Thinking back to the bike analogy, you can see why machine learning is not a solution to this problem. The child doesn’t possess an entire dataset as they’ve never ridden a bike. They don’t have direct supervision because their parent can’t micro-manage every movement. And they can’t ride a bike by making one single decision, it’s a reactive process.

This means that certain business problems may be better solved by reinforcement learning.

How to Find Reinforcement Learning Problems in Business

Reinforcement learning works best when an objective is achieved only after multiple, sequential decisions.

One test I often apply is to imagine how I, as a human, would solve the problem at hand. If I can imagine a single rule, like accepting customers that have a credit score of above 400 or discerning a number plate on a car, then this task might be best left to machine learning.

But if I need to develop a strategy for reacting to complex scenarios, or if I need to try something first to find out what the reaction is, this is perfectly suited to reinforcement learning.

Some common strategic examples of reinforcement learning are playing games, targeting customers, controlling industrial processes, and automating experiments. I maintain a more comprehensive list of the industrial applications of reinforcement learning on my book’s website.

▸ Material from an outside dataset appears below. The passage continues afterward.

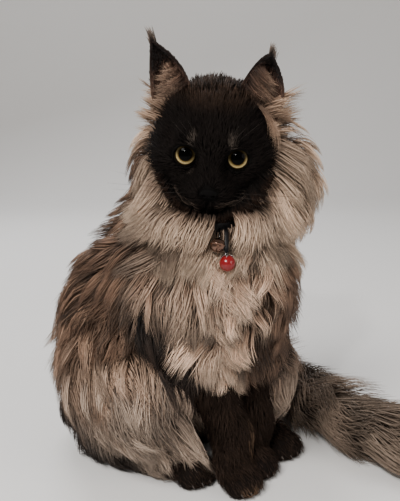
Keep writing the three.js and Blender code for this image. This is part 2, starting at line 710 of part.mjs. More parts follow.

Common Challenges in Reinforcement Learning

Given a clear problem definition, ensuring that reinforcement learning is a good fit is an early but important milestone.

Recall that agents need to experiment, which means they need to interact with the environment, where the environment is the context within which the agent resides. In many scenarios, it is expensive, or downright dangerous to allow an agent to explore to its heart’s (clock’s?) content.

Yes, you can quite easily enforce safety through constraints and boundaries, but ideally, you want to allow the agent to explore unhindered.

The common solution to this problem is to leverage a simulation of the environment. Depending on your domain, this might be as simple as using an off-the-shelf solution, like a 3D game engine. But for many projects, a simulation must be developed to gain confidence in the agent or provide pre-training.

Another common set of problems is that despite a clear problem definition it can be hard to observe the right data in the environment or define an adequate reward. The result of these is an agent that is unable to learn, because it cannot “see”, or that it learns the wrong thing because your definition of success isn’t sufficient to solve the problem.

How to Start a Reinforcement Learning Project

RL projects, like ML projects, are inherently risky.

All AI consulting projects are dependent on external assets like data or access to domain experts. AI projects also depend on solving the right problem, which is suprisingly difficult to nail down. So even with the best experts in the world, it is still reasonably likely that the project will fail, or at least fail to meet high expectations. One of the easiest ways of reducing this risk is by performing a reinforcement learning POC.

Proof of concept (POC) projects reduce the risk of investing large amounts of money into projects that have no hope of success. POCs aim to isolate the riskiest parts of the project and prove that the solution is viable, even with these risks.

It is often possible to derisk a project by actively researching or developing parts of the project that are deemed a risk. If this small sub-project is a success, then this gives us confidence that the whole project will also be a success.

The Future of Reinforcement Learning in Business

As a company specializing in reinforcement learning consulting, we come across many different organizations attempting to develop competitive advantages using new technology. The reason why RL is especially interesting is that it enables the automation of tasks that were either impossible or incredibly different to automate before. One example that I like to talk about is a project at YouTube, owned and operated by some of the brightest minds at Google, where engineers swapped out the YouTube search algorithm and replaced it with one based upon RL. The RL solution learned to improve its recommendations from click-through feedback from users and very quickly matched the performance of the current implementation. After a little more time it surpassed it.

Bear in mind that the recommendation algorithms at Google are, almost by definition, the best in the world. This is Google’s core technology. But an RL implementation, with very little supervision, rapidly superseded the performance of an algorithm developed over many years by some very smart data scientists.

Examples like this lead me to the conclusion that it is only a matter of time before all problems that have sequential decisions and abstract measures of success are solved with RL.

I’m also confident that RL as a technology will move upwards through the organizational hierarchy. Businesses are quite used to automating processes with software and are coming to grips with automating decisions using machine learning. But now we can begin automating strategies, those hallowed by executives, to fulfil the destiny of improving efficiency throughout the entire business.

Competitive Differentiation

Either way, capitalism demands the continuous optimisation of a business and therefore automation is here to stay. Incumbents are taking advantage of new technologies like reinforcement learning to achieve feats that were previously impossible.

Take FreshFlow as an example. We’ve been guiding them after the founders took inspiration from an example in my reinforcement learning book, where I create an agent that is capable of automatically learning what you need from a shop and when.

I imagined this because I hate food shopping, mainly because 90% of my shopping is the same. But because I use food at different rates, I, unfortunately, can’t just buy the same shopping over and over again. The example I described took a person’s shopping history and slowly started sending products automatically. The customer had the option to reject or return items. This feedback taught the RL agent what should be sent and when. This idea is poised to massively change the way we order goods.

I’d go so far as suggesting that in 5 years, this will become the norm, especially for routine and regular purchases. Enjoy your food shopping while you still can!